Categorizing legal concepts has more variation than picking fruit, especially when the provisions are reviewed by different legal professionals; therefore, recall and precision may differ among annotators (one person’s recall of 0.90 may be someone else's 0.80). Remember this when using built-in provisions and reviewing annotations.

F1 Score 

The F1 score is the harmonic mean of precision and recall. It provides a more sensitive measure of accuracy than precision or recall alone. Expressed mathematically:

F1 = 2 * [(precision * recall) / (precision + recall)].

The F1 score gives equal weight to both precision and recall for measuring a system's overall accuracy. Unlike other accuracy metrics, the total number of observations is not important. The F1 score value can provide high-level information about an AI model’s output quality, enabling sensitive tuning to optimize both precision and recall. 
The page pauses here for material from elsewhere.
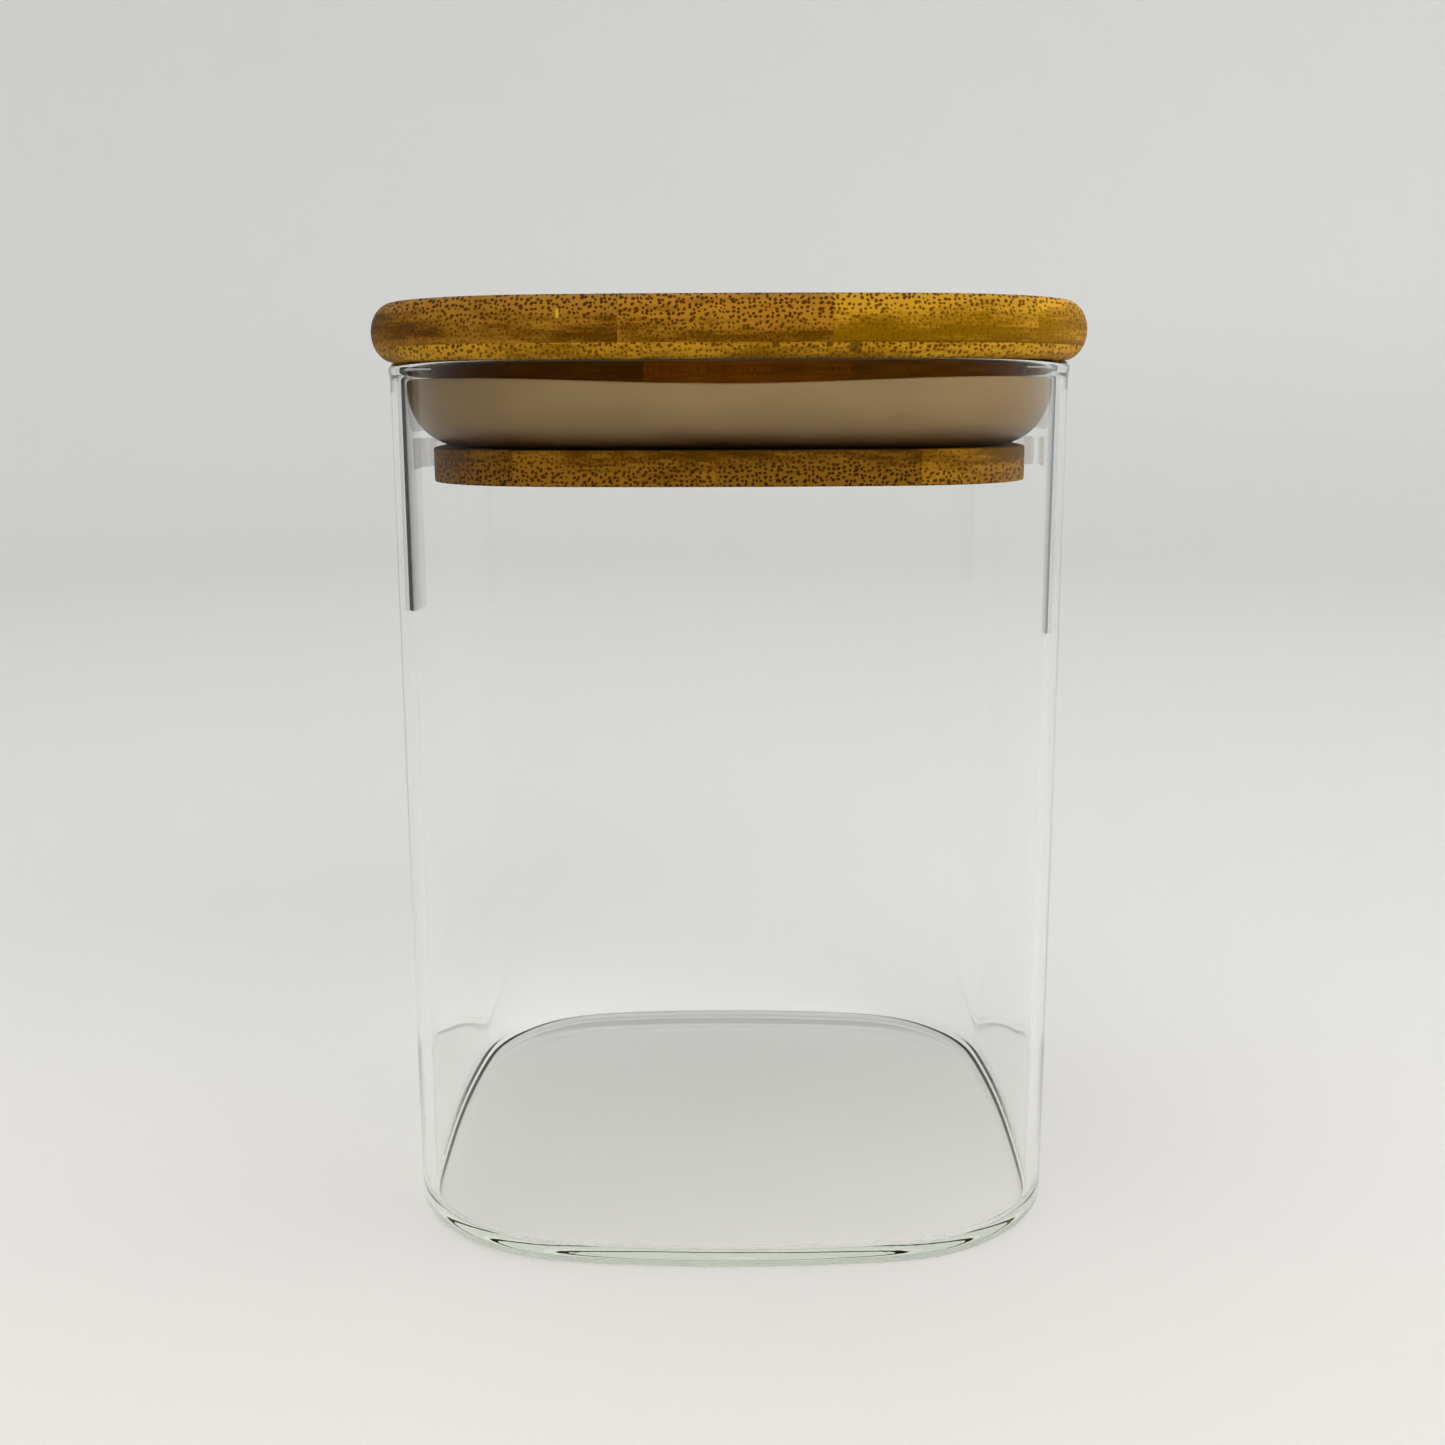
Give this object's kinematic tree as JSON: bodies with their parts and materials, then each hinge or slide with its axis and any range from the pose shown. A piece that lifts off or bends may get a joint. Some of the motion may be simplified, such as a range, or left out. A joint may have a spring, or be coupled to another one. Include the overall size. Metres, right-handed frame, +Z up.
{
  "type": "food canister",
  "caption": "Square glass storage canister with rounded corners and a lift-off laminated bamboo lid that seals inside the rim with a silicone lip ring.",
  "frame": {"origin": "centre of the jar's base, on the surface that it stands on", "axes": "+Z up along the jar's height, -Y out of the front, +X to the right as seen from the front"},
  "size_m": [0.1048, 0.1048, 0.1352],
  "materials": {
    "clear_glass": "clear, polished, faint green at the edges",
    "seal_silicone": "translucent taupe silicone, satin",
    "bamboo_amber": "laminated bamboo, amber, dark pores, satin oil",
    "bamboo_brown": "laminated bamboo, brown, dark pores, satin oil",
    "bamboo_golden": "laminated bamboo, golden, fine dark pores, satin oil"
  },
  "bodies": {
    "jar": {"glass_jar": "clear_glass"},
    "lid": {"silicone_seal": "seal_silicone", "top_ply_strip_1": "bamboo_amber", "top_ply_strip_2": "bamboo_brown", "top_ply_strip_3": "bamboo_amber", "top_ply_strip_4": "bamboo_golden", "top_ply_strip_5": "bamboo_amber", "neck_ply_strip_1": "bamboo_golden", "neck_ply_strip_2": "bamboo_amber", "neck_ply_strip_3": "bamboo_brown", "neck_ply_strip_4": "bamboo_golden", "neck_ply_strip_5": "bamboo_amber", "core_ply_strip_1": "bamboo_amber", "core_ply_strip_2": "bamboo_golden", "core_ply_strip_3": "bamboo_amber", "core_ply_strip_4": "bamboo_brown", "foot_ply_strip_1": "bamboo_golden", "foot_ply_strip_2": "bamboo_amber", "foot_ply_strip_3": "bamboo_golden", "foot_ply_strip_4": "bamboo_amber"}
  },
  "joints": [
    {"name": "lid_lift", "type": "slide", "parent": "jar", "child": "lid", "axis": [0, 0, 1], "range_m": [0, 0.06]}
  ]
}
When setting up custom provisions, you are asked to enter a desired minimum accuracy threshold. This is anF1 score, and Conga recommends you set this value to 65, which we have found optimally weights AI precision vs. trainer time.

Prediction Threshold

Also called a confidence threshold, this is presented in our app as the Acceptable Confidence Score. This value describes a confidence level above which information is accepted and below which it is rejected. If the threshold is set to 0, all responses exceed the threshold and are accepted. If the threshold is set to 1, then no response exceeds the threshold and all are rejected. 

In general:

  • Increasing the prediction (confidence) threshold lowers recall and improves precision (i.e., biases towards true positives, but throws some good results away).
  • Decreasing the prediction threshold improves recall and lowers precision (i.e., biases towards including more hits, but with more false positives).

If you find your results have a lot of false positives (Discovery AI identifies incorrect passages as matching results), raise the prediction threshold setting. If you find the AI is missing too many entries, i.e., not detecting passages as matching, lower this setting.